There are other problems in the on top of this, like gerrymandered districts and the distribution of electoral votes not keeping up with rural-urban migration. This all means very few votes effectively count in a federal election in a country like the USA or Canada: voters in marginal “swing states” hold everyone else hostage to their particular issues.

All in all, even though voting systems are generally seen as boring nerd discussions, they have massive effects downstream on how a country functions. It’s important to passionately argue for necessary change even though it has the emotional appeal of paint drying compared to immigration or crime issues.

Social Media

Even better voting systems don’t necessarily protect from populist demagogues. Brazil, for instance has a two-round system with proportional representation yet voted in crazy right wing conspiracy theorist Jair Bolsanaro in 2018. One reason for Bolsanaro’s popularity is his being boosted by the Youtube recommendation algorithm.

Voting system can’t protect against tainted beliefs in the electorate by efficient propaganda.

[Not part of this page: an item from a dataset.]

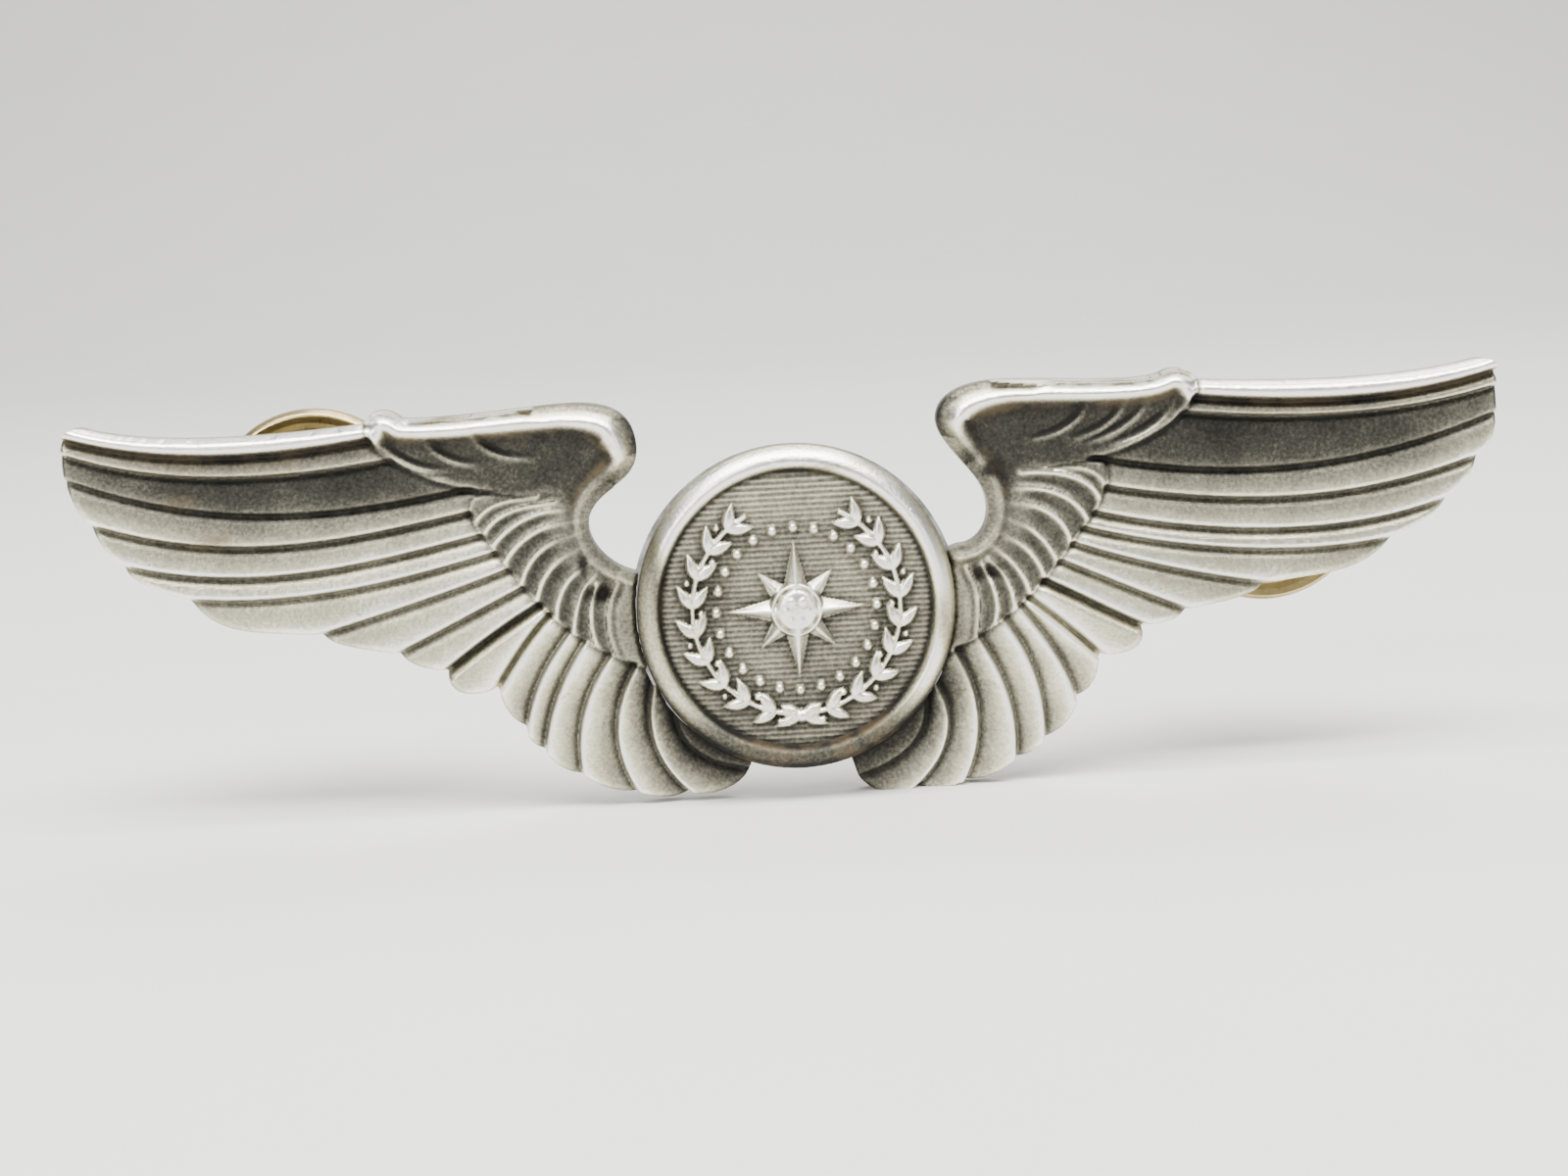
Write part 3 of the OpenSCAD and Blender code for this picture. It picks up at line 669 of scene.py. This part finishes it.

This is an issue of particular concern to me because I work as a data scientist, and my entire field of work is deploying black box algorithms at societal scale without understanding the implications (as describe by Cathy O’Neill in her book Weapons of Math Destruction).

In the last ~10 years, the delivery of media has almost entirely become filtered through opaque machine learning algorithms. Those algorithms optimize over some metric of the users’ behavior (likelihood to click, probability of commenting, time spent on site, or a mix of “engagement” metrics). Political extremes generally rank better on those metrics than the comparatively boring middle-of-the-road beliefs. This means algorithms will eagerly propagate extreme beliefs and filter out comparatively normal beliefs.

I’m not sure what the answer to this problem is, because it seems every social media service eventually develops strongly connected clusters of crackpots, and their recommendation engine is more eager to spread those than comparatively low engagement, “normal” communities.